Our initiatives were making a difference, we had everyone on the floor
dancing but we were all dancing to a different tune.
Confused and perplexed I
decided to go back to university and get all the answers, in other words
in my truly western fashion I was of to learn how to "fix them". I was
actually looking for a way to support my intuition, but I did not know
that then.
Briefcase in hand (not really
the required fashion statement at UWS) I headed off to Social Ecology where
I eagerly awaited the answers to my questions and the appropriate theory
to help me convince the workers to dance to our tune. I have no idea really
why I chose Western Sydney, except for the fact that a few years ago someone
recommended it to me and then a friend thought they might do the GDSE.
Of coarse they didnt go and I did. That is the next thing I learnt
from Social Ecology to trust that the environment will provide you with
what you need to learn - it provided me with Western Sydney and the School
of Social Ecology.
I chose to do the new Organisational
Development major and turned up dutifully to my first lecture pen in hand
ready to write the answers to all my questions. I was most surprised when
some one made some aspersions about corporations and how they were committed
to nothing but doing deals and making money. We jumped to power, chaos,
and complexity, lemniscates and forget the theory. My immediate reaction,
"what am I doing here?" I will never find the way to fix anything here.

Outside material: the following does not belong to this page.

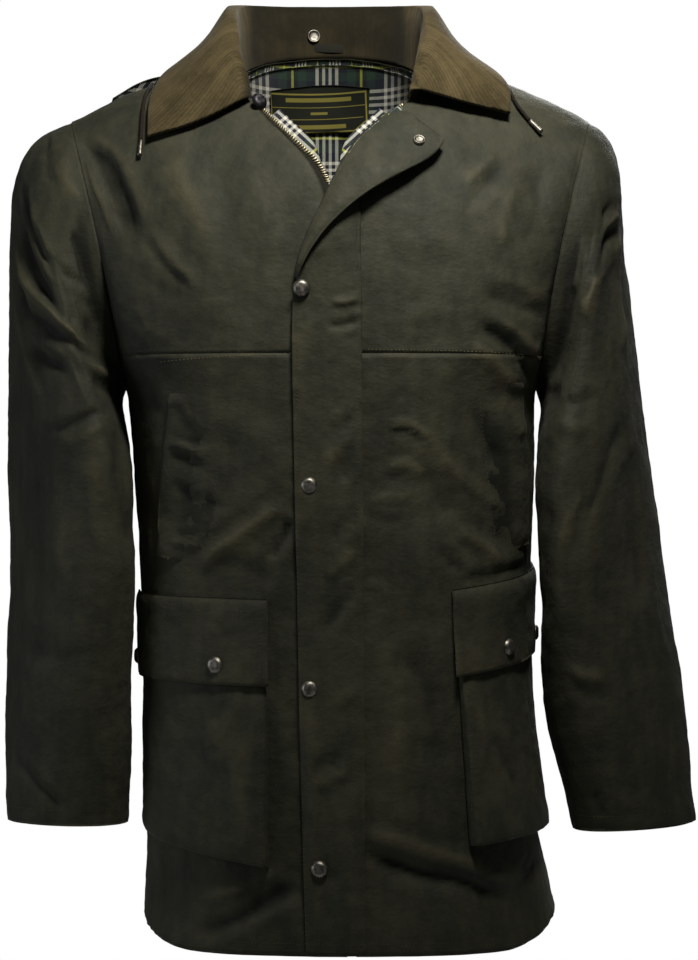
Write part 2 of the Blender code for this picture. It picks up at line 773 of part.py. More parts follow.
# ---------------------------------------------------------------- panels


def make_fronts(cloth):
    for name, side in (("right", RIGHT), ("left", LEFT)):
        turn = side == RIGHT
        wall(f"front_{name}", *FRONT_CELLS, partial(lower_panel, side), cloth, turn=turn)
        thin = lambda u, v: v > 0.999 or v < 0.001 or u > 0.999
        wall(f"yoke_{name}", *YOKE_CELLS, partial(upper_panel, side), cloth, turn=turn, thin=thin)


def on_back(u, v, lift):
    """Point of the back's cloth, moved outwards by lift."""
    along = on_grid(BACK, min(u + SHARE_STEP, 1), v) - on_grid(BACK, max(u - SHARE_STEP, 0), v)
    up = on_grid(BACK, u, min(v + SHARE_STEP, 1)) - on_grid(BACK, u, max(v - SHARE_STEP, 0))
    out = np.cross(up, along)
    return on_grid(BACK, u, v) + out / np.linalg.norm(out) * lift


def make_back(cloth):
    def thin(u, v):
        return v > 0.999 or (abs(2 * u - 1) > 0.999 and v > BACK_BELOW)

    wall("back", *BACK_CELLS, back_panel, cloth, turn=True, thin=thin)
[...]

Dont they realize how hard I work?
As the week went on I left
my briefcase in my room and I began to explore the rich tapestry of difference
that surrounded me. I felt different, I was in a very safe place, a place
that encouraged me to think and challenge and ultimately learn- a learning
community. The people were varied and wonderful but I questioned what they
knew about organisations and the relevance of what I was learning? Its
okay to play around the edges with all this theory but how do you implement
it day to day? What did fuzzy logic and strange attractors have to do with
work performance.
Interestingly enough I went
back to work with no "fix it" answers but a feeling of relief, I no longer
felt responsible to have all the answers. The organization was in chaos
but that was okay perhaps something new would emerge, Chaos and complexity
was no longer frightening in fact I was beginning to think that Robert
and Vladimir may be on to something.
Has Social
ecology influenced the way I work?
Yes, on reflection I have
attended many expensive management courses and been inspired in the moment,
I have read copious amounts of management literature and been left wandering.

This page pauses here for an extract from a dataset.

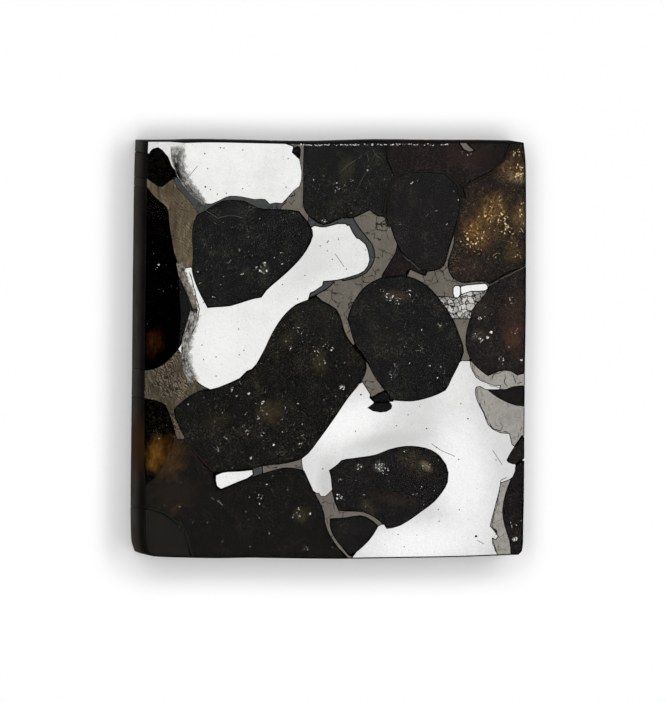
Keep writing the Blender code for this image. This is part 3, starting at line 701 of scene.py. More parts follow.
VEILS = (
    VeilFinish("oval veil", (0.001, 0.001, 0.001), (0.012, 0.013, 0.010), (0.020, 0.019, 0.012),
               (0.110, 0.110, 0.085), painted_reflection=(0.030, 0.030, 0.0345), glows=(
                   Glow(-7.9, 10.7, 3.2, 1.1, 5.0, (0.020, 0.024, 0.026), 0.9, 0.3),
                   Glow(-5.8, 6.2, 1.1, 1.0, 60.0, (0.150, 0.140, 0.105)),
                   Glow(-7.3, 6.1, 1.1, 0.7, 30.0, (0.060, 0.052, 0.025)))),
    VeilFinish("middle veil", (0.001, 0.001, 0.001), (0.014, 0.014, 0.010), (0.026, 0.023, 0.012),
               (0.110, 0.105, 0.075), painted_reflection=(0.030, 0.030, 0.0345), glows=(
                   Glow(4.8, 4.2, 2.8, 1.1, -10.0, (0.130, 0.075, 0.040)),
                   Glow(8.4, 1.8, 0.8, 0.7, 0.0, (0.070, 0.080, 0.030)),
                   Glow(3.6, 1.0, 2.4, 5.0, 30.0, (0.030, 0.026, 0.012), 0.7))),
    VeilFinish("lower oval veil", (0.002, 0.002, 0.002), (0.016, 0.014, 0.010), (0.036, 0.027, 0.016),
               (0.100, 0.090, 0.065), flecks=0.4, painted_reflection=(0.029, 0.028, 0.0325), glows=(
                   Glow(6.4, -8.6, 3.8, 2.2, -25.0, (0.105, 0.080, 0.040), 1.0, 0.8),
                   Glow(7.3, -8.9, 1.5, 0.7, -42.0, (0.520, 0.430, 0.230)),
                   Glow(3.6, -8.95, 1.2, 1.1, 0.0, (0.220, 0.220, 0.200)),
                   Glow(2.0, -8.95, 0.9, 0.7, 0.0, (0.120, 0.115, 0.100)),
                   Glow(2.7, -12.0, 2.0, 1.1, -40.0, (0.100, 0.080, 0.040)),
                   Glow(5.0, -11.5, 4.5, 1.2, -5.0, (0.060, 0.040, 0.026), 0.8))),
    VeilFinish("diagonal veil", (0.001, 0.001, 0.001), (0.016, 0.015, 0.010), (0.036, 0.030, 0.014),
               (0.110, 0.100, 0.065), (
                   Glow(-1.3, -0.8, 2.6, 1.6, 100.0, (0.100, 0.080, 0.034)),
                   Glow(-5.2, -4.7, 3.0, 2.4, 20.0, (0.110, 0.080, 0.032)),
                   Glow(-3.9, 0.9, 2.0, 1.6, 30.0, (0.080, 0.066, 0.032)),
                   Glow(-9.4, -5.4, 3.0, 1.4, 10.0, (0.045, 0.036, 0.015)),
                   Glow(-1.6, 2.6, 7.0, 7.5, 60.0, (0.030, 0.030, 0.024), 0.6, 0.5)), painted_reflection=(0.0205, 0.0205, 0.0225)),
    VeilFinish("upper round veil", (0.003, 0.003, 0.002), (0.017, 0.016, 0.012), (0.024, 0.018, 0.013),
               (0.085, 0.078, 0.060), painted_reflection=(0.035, 0.034, 0.039)),
    VeilFinish("top veil", (0.002, 0.002, 0.002), (0.014, 0.014, 0.011), (0.024, 0.023, 0.013),
               (0.095, 0.090, 0.066), (Glow(0.6, 13.9, 3.0, 1.6, 80.0, (0.060, 0.060, 0.028)),),
               painted_reflection=(0.032, 0.032, 0.036)),
    VeilFinish("top red veil", (0.006, 0.004, 0.003), (0.028, 0.019, 0.015), (0.038, 0.024, 0.018),
               (0.105, 0.078, 0.060), (
                   Glow(10.2, 15.0, 5.0, 2.4, -8.0, (0.054, 0.024, 0.020), 0.9, 0.5),),
               painted_reflection=(0.032, 0.029, 0.032)),
    VeilFinish("small red veil", (0.008, 0.004, 0.003), (0.040, 0.020, 0.013), (0.055, 0.026, 0.016),
               (0.080, 0.045, 0.030)),
    VeilFinish("amber veil", (0.010, 0.008, 0.007), (0.052, 0.038, 0.024), (0.080, 0.054, 0.032),
               (0.300, 0.210, 0.120), (
                   Glow(11.2, 14.2, 3.6, 3.4, 0.0, (0.060, 0.028, 0.020), 0.8, 0.6),
                   Glow(10.6, 6.4, 2.6, 2.4, 0.0, (0.090, 0.046, 0.038), 0.8, 0.7),
                   Glow(12.0, 9.9, 5.8, 4.4, 55.0, (0.230, 0.118, 0.032), 0.95, 0.9),
                   Glow(12.3, 10.8, 3.6, 2.4, 60.0, (0.520, 0.280, 0.074), 0.95, 0.9),
                   Glow(11.0, 9.1, 3.2, 2.2, -45.0, (0.560, 0.300, 0.080), 0.95, 0.9),
                   Glow(13.7, 14.0, 3.4, 2.8, -10.0, (0.300, 0.160, 0.045), 0.95, 0.9),
                   Glow(14.3, 13.3, 1.4, 2.0, 70.0, (0.640, 0.500, 0.280), 0.9, 0.9),
                   Glow(14.6, 10.4, 2.8, 1.6, 85.0, (0.560, 0.330, 0.100), 0.9, 0.8),
                   Glow(14.2, 7.6, 2.0, 2.2, 0.0, (0.200, 0.120, 0.028), 0.9, 0.7)),
               painted_reflection=(0.028, 0.027, 0.029)),
    VeilFinish("right veil", (0.007, 0.005, 0.004), (0.044, 0.031, 0.021), (0.062, 0.044, 0.027),
               (0.130, 0.100, 0.070), (
                   Glow(14.1, 2.6, 5.2, 2.8, 90.0, (0.090, 0.042, 0.022), 0.9, 0.5),
                   Glow(14.2, 0.9, 2.8, 2.2, 90.0, (0.160, 0.062, 0.026), 0.95, 0.5),
                   Glow(11.4, 3.4, 2.4, 2.4, 0.0, (0.070, 0.055, 0.038)),
                   Glow(11.4, 1.2, 1.8, 1.0, 20.0, (0.180, 0.150, 0.110), 0.8, 0.8))),
    VeilFinish("left veil", (0.0, 0.0, 0.0), (0.0015, 0.0012, 0.0008), (0.003, 0.002, 0.001),
               (0.022, 0.019, 0.012), (
                   Glow(-14.5, 0.6, 2.6, 2.0, 80.0, (0.090, 0.028, 0.010)),), 0.5),
    VeilFinish("lower left veil", (0.001, 0.001, 0.001), (0.012, 0.011, 0.008), (0.022, 0.017, 0.010),
               (0.075, 0.068, 0.046), (
                   Glow(-12.6, -11.0, 4.6, 4.0, 0.0, (0.046, 0.026, 0.015), 0.8),
                   Glow(-13.2, -8.2, 4.4, 3.4, 65.0, (0.200, 0.085, 0.014), 0.9, 0.6),
                   Glow(-14.3, -7.9, 3.4, 1.6, 80.0, (0.480, 0.210, 0.030), 0.9, 0.6),
                   Glow(-12.6, -12.1, 2.0, 0.9, 40.0, (0.110, 0.052, 0.016), 0.8, 0.8),
                   Glow(-2.6, -12.6, 1.8, 1.7, 60.0, (0.100, 0.085, 0.034))), 0.55, painted_reflection=(0.021, 0.0205, 0.022)),
    VeilFinish("plain veil", (0.012, 0.009, 0.007), (0.020, 0.015, 0.010), (0.022, 0.017, 0.012),
               (0.060, 0.052, 0.040), (), 0.6, painted_reflection=(0.031, 0.029, 0.030)),
    VeilFinish("wedge veil", (0.003, 0.002, 0.001), (0.016, 0.012, 0.008), (0.030, 0.017, 0.010),
               (0.090, 0.070, 0.050)),
    VeilFinish("olivine seam", (0.012, 0.012, 0.010), (0.0165, 0.0160, 0.0140), (0.019, 0.0170, 0.0140),
               (0.030, 0.030, 0.025)),
    VeilFinish("brown seam", (0.014, 0.011, 0.009), (0.0215, 0.0165, 0.0140), (0.025, 0.0175, 0.0140),
               (0.035, 0.028, 0.022)),
)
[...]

It is no coincidence that I ended up at the school of social ecology. I
finally found some ecology models that resonated with my own values and
instincts. Models that encouraged me to view change more holistically,
considering the impact of knowledge, organisation, technology, environment
and values on the system.
In evaluating the work that
I do and the way I do it, I was forced to challenge my assumptions and
paradigms I have branched out into new and somewhat unstable ground, which
I do not mind telling you has been somewhat challenging if not a bit frightening.
How can I fix it? Was the
way I believed I added value. Now I see my value in facilitating change
my role is to listen and resource, the questions are more like, Help me
understand what it is you are trying to say? What you are doing? Where
do you want to go with that? I dont have all the answers and uultimately
if people want to learn or change they must want to do it for themselves
it must be internally driven. My role as a consultant is to help them gain
some awareness of there ability, attitudes, potential and perhaps provide
some kind of reality check, encourage people in the belief that they can
change if they want to .This process has highlighted the value of my own
ability to facilitate and bring together the resources to create opportunity
for change.
Organisations
of the future
We live in a period of rapid
change, and it appears our answer is to do things better, faster, and cheaper.
Todays organisation has to operate with mobility and flexibility. People
fussed by ambiguity, paradox and risk. They have to be imaginative and
inventive and there is enormous pressure to get results. The pressure of
short term goals, are constantly testing the inventiveness and flexibility
of our people and the organisations ability to deliver. People and organisations
are torn down the middle about change. The cost of failed organisational
change initiatives is high, loss of jobs, energy, trust, respect, and credibility,
higher stress, fragmentation, depression, anger and games are the consequence.
We cant effectively thrive
without making money, but that is not sufficient reason for organisational
existence. Organisations generally need to find a balance between economic
terms, their purpose and organisational integrity. I see my role as challenging
and influencing the way the decisions are made. How we deal with recognition,
developmental and use of talent and our human relations, how we treat
our people. When an organisation neglects human relations it negatively
impacts the entire organisation. The creative energies that could result
in tremendous, positive synergy are instead used to fight against the organisation
and become restraining forces to growth and productivity.
In summary
What I have learnt from social
ecology is that you can not model organisations on boxes, circles and right
angle because they are naturally occurring, structures. Nowhere in nature
can these pure shapes be found, Without command and control the organisation
will find its rhythms and patterns and allow decisions to arise from the
collective unconscious of all workers, regardless of 'rank'.
To build a society that values
the economy as just one element to good living not the purpose of human
existence is going to take a big paradigm shift from all the people of
the world. As I stand before you tonight I wander what difference I can
make? The truth is that little changes bring can bring about significant
results, if we all do nothing there will be no change and no quality of
life for our children in the future.
I believe my individual contribution
will come from my work with in organisations. By assuming responsibility
for changing myself others may be influenced to recover their ability to
meet their own needs take back their power and assume their responsibilities.
Then and only then will we be able to live in a world that is just, democratic
and sustainable-a society built on cooperative partnerships.
People need new images of
themselves that will help them to thrive in the emerging environment in
which we operate. A new form of organisation is struggling to life. With
the new comes opportunity. How we use this opportunity is the question?